Starting at the line that contains "pen.rotation.x = roll;" and stopping at the line that contains "Recreate this object", repeat every line exactly, the two end lines included, and nothing else.

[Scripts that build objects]
========================

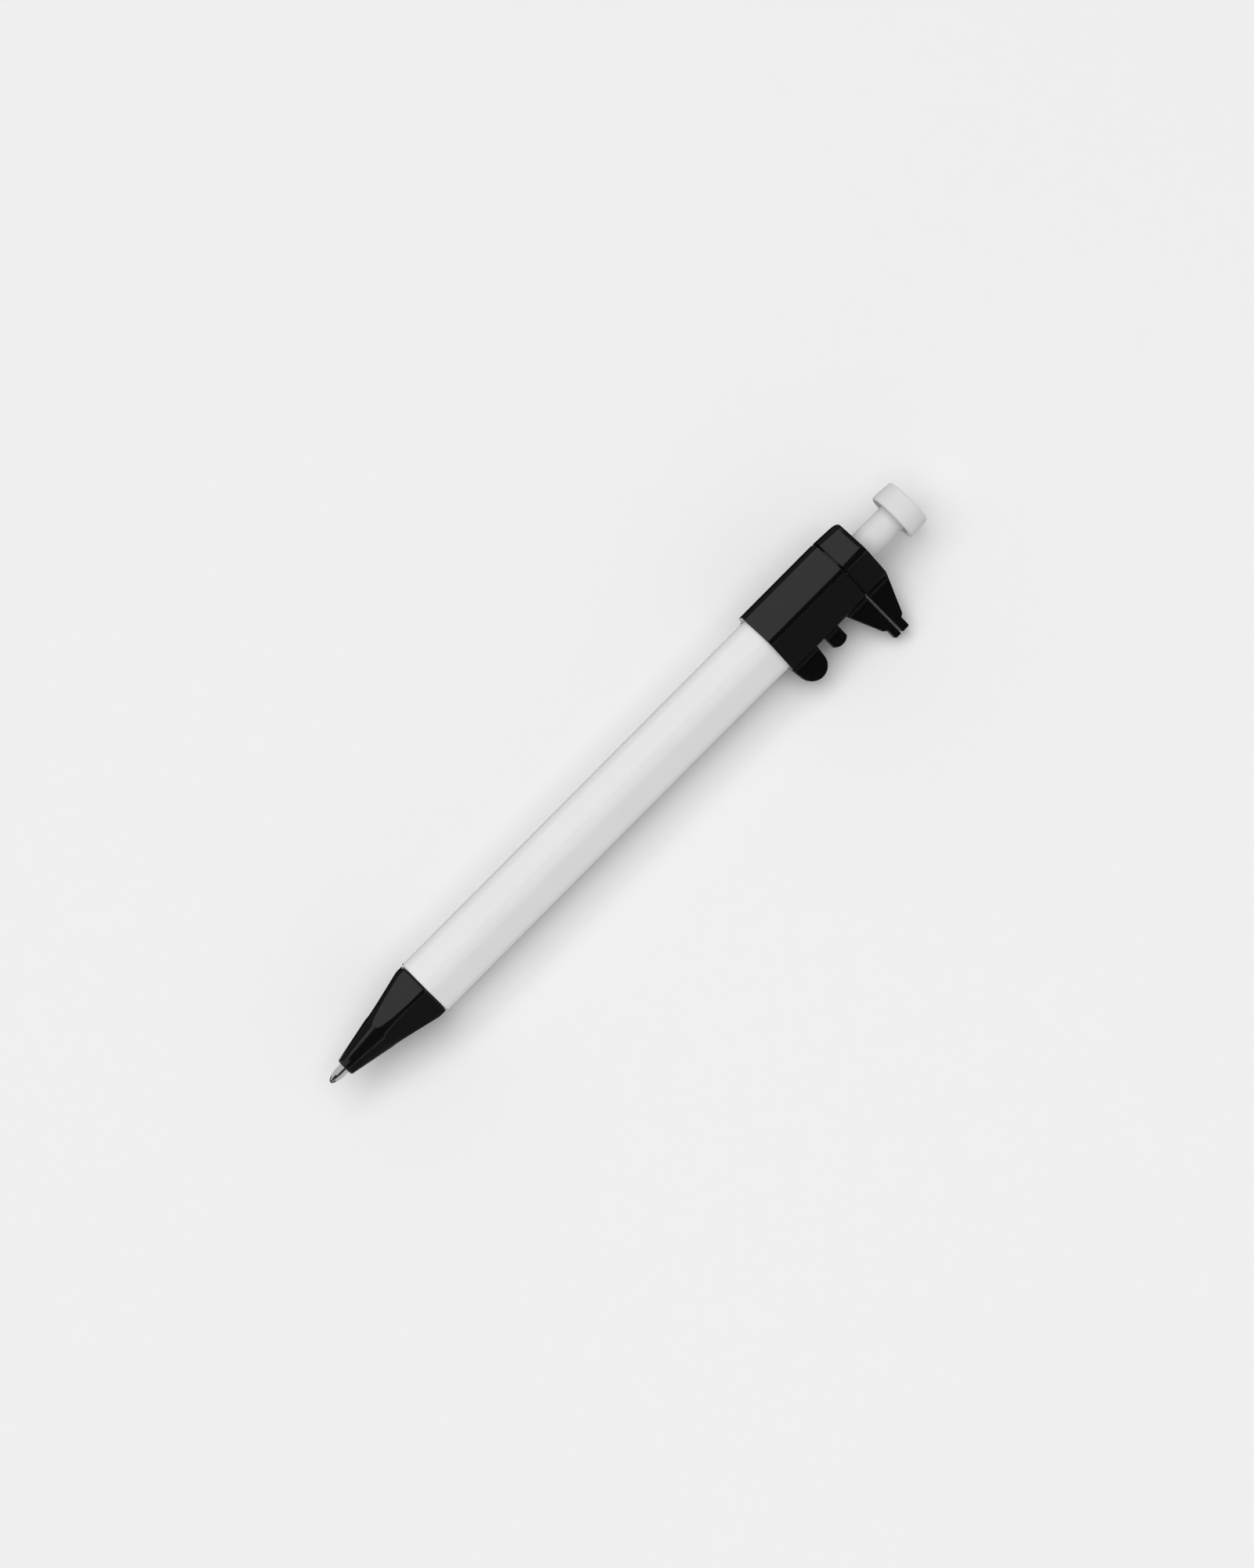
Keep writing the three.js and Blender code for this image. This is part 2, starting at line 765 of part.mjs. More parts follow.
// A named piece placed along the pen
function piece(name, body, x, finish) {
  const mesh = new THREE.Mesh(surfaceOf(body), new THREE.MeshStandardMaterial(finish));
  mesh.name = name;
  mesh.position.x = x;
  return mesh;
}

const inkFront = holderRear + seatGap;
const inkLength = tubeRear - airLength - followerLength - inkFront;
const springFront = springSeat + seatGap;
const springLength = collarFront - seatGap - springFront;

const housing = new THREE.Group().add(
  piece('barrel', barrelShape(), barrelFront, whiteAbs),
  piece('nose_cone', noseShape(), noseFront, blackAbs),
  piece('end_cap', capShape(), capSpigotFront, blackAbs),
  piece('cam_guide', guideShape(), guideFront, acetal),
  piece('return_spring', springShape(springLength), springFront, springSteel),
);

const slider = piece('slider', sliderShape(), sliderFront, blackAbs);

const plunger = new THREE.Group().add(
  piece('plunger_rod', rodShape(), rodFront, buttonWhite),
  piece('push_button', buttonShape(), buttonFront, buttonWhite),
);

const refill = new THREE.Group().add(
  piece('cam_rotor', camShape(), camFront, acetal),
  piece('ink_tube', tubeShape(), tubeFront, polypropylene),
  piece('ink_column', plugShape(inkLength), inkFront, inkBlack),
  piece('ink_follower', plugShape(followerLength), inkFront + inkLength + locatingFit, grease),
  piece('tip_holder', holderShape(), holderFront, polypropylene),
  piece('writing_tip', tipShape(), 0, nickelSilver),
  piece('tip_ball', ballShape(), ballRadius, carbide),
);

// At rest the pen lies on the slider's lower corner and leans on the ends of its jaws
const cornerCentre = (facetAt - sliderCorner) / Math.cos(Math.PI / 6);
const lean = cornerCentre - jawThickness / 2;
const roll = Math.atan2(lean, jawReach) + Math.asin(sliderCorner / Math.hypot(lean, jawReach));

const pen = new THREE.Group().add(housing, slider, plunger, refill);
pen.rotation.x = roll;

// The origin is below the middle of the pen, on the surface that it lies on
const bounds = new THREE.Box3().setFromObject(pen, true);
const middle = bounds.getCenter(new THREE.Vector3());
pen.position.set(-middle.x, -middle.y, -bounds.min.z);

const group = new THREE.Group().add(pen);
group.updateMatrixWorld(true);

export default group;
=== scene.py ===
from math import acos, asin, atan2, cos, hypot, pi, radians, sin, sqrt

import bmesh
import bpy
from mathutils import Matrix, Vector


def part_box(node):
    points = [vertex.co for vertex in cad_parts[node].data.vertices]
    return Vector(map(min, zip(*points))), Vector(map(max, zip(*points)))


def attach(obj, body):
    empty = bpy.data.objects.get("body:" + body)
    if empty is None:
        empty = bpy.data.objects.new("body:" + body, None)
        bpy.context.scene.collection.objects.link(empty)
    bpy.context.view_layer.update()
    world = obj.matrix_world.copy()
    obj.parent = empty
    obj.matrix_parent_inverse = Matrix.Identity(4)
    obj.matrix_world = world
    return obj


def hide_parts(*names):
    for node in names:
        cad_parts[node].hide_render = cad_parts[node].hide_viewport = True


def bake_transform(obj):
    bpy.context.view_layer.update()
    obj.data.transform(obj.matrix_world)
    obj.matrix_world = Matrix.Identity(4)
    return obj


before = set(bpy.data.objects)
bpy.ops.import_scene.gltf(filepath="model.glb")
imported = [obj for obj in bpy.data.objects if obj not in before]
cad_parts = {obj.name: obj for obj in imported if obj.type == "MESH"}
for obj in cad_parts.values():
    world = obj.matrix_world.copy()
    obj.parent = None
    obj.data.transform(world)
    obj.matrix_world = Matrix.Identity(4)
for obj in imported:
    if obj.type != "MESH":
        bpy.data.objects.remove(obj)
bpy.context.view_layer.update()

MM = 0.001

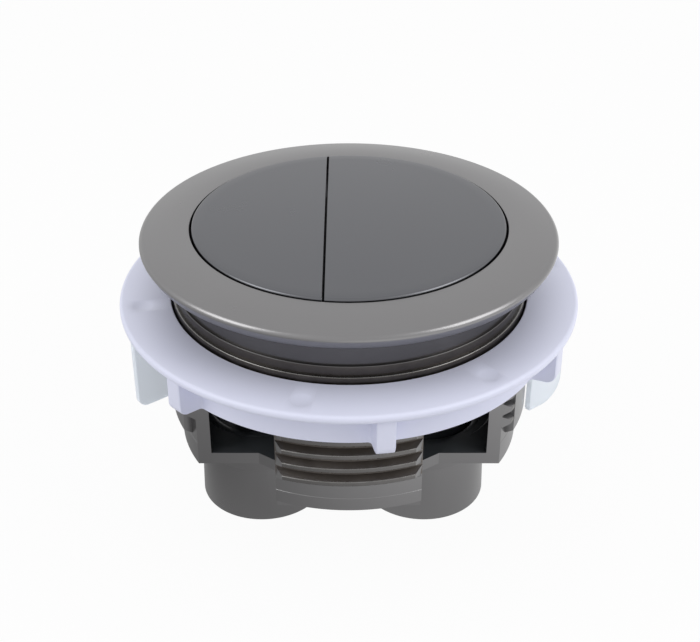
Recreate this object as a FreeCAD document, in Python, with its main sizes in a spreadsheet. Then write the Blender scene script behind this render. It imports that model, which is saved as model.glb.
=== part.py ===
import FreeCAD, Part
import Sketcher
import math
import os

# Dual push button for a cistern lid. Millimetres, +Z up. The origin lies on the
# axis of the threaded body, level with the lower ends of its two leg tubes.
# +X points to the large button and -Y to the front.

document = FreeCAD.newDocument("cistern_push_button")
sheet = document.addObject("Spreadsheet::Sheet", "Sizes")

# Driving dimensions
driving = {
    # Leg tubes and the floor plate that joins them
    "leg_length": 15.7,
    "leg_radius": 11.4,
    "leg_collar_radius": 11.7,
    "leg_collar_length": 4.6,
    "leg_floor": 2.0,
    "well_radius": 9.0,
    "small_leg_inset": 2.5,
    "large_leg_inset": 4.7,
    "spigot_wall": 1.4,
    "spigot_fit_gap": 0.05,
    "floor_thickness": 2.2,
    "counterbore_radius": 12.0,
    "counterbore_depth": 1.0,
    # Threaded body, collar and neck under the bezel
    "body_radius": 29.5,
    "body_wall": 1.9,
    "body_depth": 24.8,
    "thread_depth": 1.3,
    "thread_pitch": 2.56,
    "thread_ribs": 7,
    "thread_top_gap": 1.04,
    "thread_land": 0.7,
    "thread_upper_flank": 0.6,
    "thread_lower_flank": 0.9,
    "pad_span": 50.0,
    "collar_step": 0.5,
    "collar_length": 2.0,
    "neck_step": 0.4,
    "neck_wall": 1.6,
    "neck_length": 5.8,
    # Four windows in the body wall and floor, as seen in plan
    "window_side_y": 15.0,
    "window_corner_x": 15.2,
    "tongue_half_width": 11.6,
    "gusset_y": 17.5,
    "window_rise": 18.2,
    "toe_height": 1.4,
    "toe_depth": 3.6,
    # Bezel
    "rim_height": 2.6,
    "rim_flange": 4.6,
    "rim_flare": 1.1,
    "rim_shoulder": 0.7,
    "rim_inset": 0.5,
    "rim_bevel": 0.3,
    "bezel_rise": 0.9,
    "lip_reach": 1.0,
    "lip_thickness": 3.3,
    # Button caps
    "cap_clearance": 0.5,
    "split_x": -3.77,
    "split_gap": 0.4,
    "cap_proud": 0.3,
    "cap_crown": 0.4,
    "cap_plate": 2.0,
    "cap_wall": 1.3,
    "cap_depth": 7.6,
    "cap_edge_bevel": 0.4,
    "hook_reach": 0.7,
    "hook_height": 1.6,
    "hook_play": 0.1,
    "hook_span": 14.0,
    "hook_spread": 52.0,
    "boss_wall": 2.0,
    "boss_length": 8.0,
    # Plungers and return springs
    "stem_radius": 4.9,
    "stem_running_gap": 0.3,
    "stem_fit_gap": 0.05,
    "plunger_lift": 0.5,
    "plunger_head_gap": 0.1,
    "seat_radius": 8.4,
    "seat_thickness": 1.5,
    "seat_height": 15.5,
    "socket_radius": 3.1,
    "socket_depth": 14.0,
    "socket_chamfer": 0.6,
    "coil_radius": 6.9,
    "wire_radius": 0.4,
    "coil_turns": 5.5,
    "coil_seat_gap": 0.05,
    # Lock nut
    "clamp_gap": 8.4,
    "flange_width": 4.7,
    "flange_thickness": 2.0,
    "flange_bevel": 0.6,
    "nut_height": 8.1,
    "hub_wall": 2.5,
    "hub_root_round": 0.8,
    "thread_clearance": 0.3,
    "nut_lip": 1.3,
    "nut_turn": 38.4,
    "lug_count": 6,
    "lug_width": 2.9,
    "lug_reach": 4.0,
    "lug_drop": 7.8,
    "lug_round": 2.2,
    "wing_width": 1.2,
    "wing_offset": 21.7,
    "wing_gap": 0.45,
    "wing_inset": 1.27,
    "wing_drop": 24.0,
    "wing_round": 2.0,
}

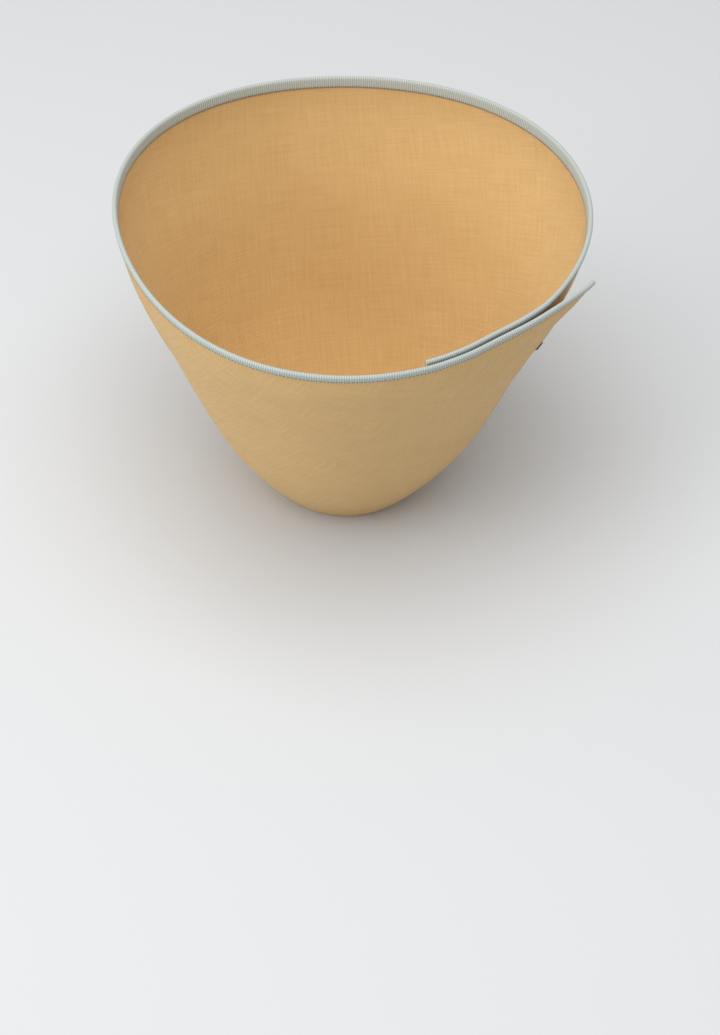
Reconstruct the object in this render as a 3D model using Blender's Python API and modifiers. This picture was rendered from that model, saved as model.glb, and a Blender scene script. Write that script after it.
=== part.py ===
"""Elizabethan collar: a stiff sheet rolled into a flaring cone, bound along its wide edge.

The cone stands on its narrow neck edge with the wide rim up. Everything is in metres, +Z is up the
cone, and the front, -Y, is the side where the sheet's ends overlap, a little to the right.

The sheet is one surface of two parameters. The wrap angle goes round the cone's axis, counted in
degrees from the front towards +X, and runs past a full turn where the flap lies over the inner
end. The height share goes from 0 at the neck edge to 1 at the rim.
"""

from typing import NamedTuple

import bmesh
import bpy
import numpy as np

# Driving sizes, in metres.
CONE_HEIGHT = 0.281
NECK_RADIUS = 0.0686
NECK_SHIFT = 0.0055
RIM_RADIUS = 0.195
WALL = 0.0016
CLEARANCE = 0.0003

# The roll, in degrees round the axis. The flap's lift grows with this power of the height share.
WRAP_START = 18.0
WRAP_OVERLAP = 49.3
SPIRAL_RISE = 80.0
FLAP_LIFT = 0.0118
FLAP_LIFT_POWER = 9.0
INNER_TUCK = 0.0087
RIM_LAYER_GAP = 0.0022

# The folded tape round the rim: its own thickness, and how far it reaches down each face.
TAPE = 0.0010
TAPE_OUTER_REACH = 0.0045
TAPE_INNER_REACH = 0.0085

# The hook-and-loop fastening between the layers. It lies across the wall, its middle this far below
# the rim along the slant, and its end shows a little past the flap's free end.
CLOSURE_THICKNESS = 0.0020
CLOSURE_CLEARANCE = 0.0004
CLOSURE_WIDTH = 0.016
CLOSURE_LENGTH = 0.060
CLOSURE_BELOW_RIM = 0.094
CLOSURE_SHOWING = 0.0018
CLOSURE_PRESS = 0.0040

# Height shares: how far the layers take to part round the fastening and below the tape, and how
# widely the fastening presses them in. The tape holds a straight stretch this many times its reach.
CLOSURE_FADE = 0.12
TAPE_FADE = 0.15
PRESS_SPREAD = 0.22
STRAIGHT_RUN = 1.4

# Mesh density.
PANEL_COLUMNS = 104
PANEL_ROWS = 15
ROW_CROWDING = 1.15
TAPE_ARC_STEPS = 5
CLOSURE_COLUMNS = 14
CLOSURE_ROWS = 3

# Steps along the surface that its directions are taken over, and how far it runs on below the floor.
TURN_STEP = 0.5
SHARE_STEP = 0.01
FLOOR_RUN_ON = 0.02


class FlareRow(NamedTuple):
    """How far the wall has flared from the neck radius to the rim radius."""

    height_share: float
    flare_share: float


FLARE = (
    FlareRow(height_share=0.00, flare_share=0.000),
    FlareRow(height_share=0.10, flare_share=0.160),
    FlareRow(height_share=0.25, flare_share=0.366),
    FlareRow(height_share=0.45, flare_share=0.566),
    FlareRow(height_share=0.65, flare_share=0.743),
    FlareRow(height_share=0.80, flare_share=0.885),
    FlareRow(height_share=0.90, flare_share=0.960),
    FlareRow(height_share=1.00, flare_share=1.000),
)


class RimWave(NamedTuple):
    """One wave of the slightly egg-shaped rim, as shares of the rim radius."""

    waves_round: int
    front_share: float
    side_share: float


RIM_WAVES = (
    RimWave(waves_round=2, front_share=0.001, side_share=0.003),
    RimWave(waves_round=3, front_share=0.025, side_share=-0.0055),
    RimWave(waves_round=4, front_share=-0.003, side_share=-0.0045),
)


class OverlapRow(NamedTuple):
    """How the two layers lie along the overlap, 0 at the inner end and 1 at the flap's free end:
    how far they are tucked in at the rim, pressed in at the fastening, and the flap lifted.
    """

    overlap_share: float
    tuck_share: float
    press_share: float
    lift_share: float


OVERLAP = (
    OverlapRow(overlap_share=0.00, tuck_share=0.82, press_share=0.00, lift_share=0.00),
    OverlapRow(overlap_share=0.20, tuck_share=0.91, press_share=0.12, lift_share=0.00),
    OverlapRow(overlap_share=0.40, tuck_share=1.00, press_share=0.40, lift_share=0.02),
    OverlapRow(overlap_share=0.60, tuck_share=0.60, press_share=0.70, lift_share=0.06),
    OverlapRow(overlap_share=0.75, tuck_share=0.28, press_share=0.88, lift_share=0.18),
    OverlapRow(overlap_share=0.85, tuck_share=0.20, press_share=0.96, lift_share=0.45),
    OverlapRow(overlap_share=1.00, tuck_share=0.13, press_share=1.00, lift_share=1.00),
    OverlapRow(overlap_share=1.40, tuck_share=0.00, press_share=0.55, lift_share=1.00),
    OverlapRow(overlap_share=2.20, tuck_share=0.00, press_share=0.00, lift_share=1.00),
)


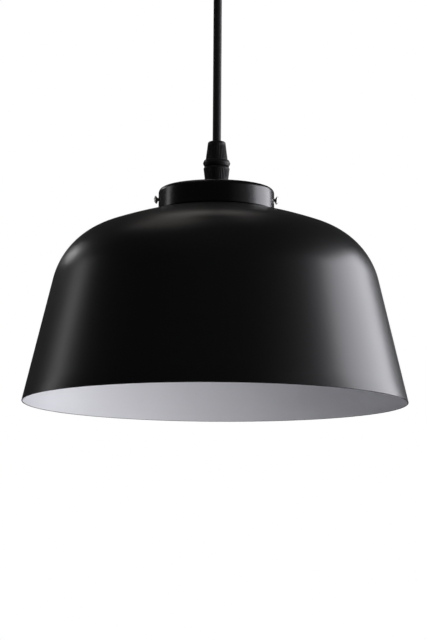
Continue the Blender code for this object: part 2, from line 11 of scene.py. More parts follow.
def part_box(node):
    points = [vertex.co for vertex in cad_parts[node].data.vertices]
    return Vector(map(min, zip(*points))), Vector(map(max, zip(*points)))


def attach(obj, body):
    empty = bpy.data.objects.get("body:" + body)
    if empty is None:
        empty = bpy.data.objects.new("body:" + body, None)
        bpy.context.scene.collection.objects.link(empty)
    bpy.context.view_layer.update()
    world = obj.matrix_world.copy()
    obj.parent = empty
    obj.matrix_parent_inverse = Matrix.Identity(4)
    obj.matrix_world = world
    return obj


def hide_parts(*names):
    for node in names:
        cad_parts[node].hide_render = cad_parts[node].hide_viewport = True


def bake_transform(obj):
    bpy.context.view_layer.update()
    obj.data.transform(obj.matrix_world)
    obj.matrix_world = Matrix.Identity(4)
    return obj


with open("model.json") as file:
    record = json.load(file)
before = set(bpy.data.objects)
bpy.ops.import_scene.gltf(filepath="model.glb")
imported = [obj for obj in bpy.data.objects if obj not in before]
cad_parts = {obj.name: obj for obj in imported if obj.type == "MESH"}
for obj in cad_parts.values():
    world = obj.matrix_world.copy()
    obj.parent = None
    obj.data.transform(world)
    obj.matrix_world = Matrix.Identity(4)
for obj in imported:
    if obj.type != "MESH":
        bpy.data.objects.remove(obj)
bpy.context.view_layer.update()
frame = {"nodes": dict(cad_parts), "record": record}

========================

> **SOLUTION FOR THIS TASK**:
pen.rotation.x = roll;

// The origin is below the middle of the pen, on the surface that it lies on
const bounds = new THREE.Box3().setFromObject(pen, true);
const middle = bounds.getCenter(new THREE.Vector3());
pen.position.set(-middle.x, -middle.y, -bounds.min.z);

const group = new THREE.Group().add(pen);
group.updateMatrixWorld(true);

export default group;
=== scene.py ===
from math import acos, asin, atan2, cos, hypot, pi, radians, sin, sqrt

import bmesh
import bpy
from mathutils import Matrix, Vector


def part_box(node):
    points = [vertex.co for vertex in cad_parts[node].data.vertices]
    return Vector(map(min, zip(*points))), Vector(map(max, zip(*points)))


def attach(obj, body):
    empty = bpy.data.objects.get("body:" + body)
    if empty is None:
        empty = bpy.data.objects.new("body:" + body, None)
        bpy.context.scene.collection.objects.link(empty)
    bpy.context.view_layer.update()
    world = obj.matrix_world.copy()
    obj.parent = empty
    obj.matrix_parent_inverse = Matrix.Identity(4)
    obj.matrix_world = world
    return obj


def hide_parts(*names):
    for node in names:
        cad_parts[node].hide_render = cad_parts[node].hide_viewport = True


def bake_transform(obj):
    bpy.context.view_layer.update()
    obj.data.transform(obj.matrix_world)
    obj.matrix_world = Matrix.Identity(4)
    return obj


before = set(bpy.data.objects)
bpy.ops.import_scene.gltf(filepath="model.glb")
imported = [obj for obj in bpy.data.objects if obj not in before]
cad_parts = {obj.name: obj for obj in imported if obj.type == "MESH"}
for obj in cad_parts.values():
    world = obj.matrix_world.copy()
    obj.parent = None
    obj.data.transform(world)
    obj.matrix_world = Matrix.Identity(4)
for obj in imported:
    if obj.type != "MESH":
        bpy.data.objects.remove(obj)
bpy.context.view_layer.update()

MM = 0.001

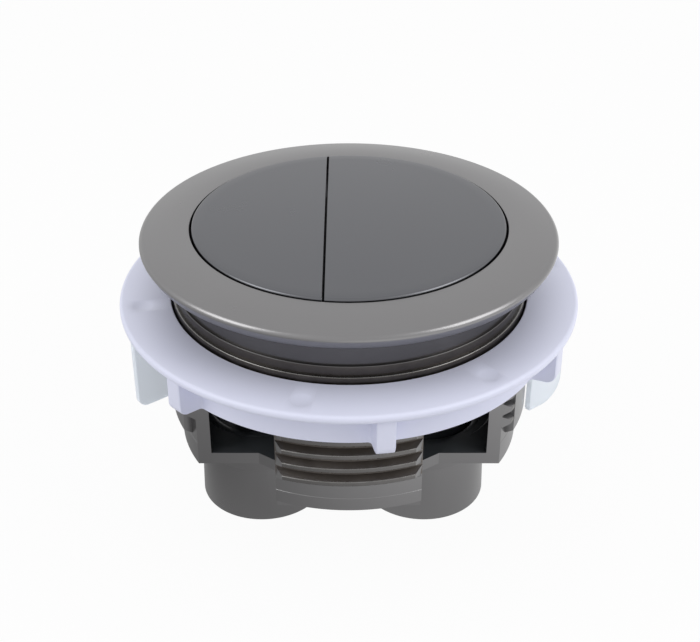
Recreate this object as a FreeCAD document, in Python, with its main sizes in a spreadsheet. Then write the Blender scene script behind this render. It imports that model, which is saved as model.glb.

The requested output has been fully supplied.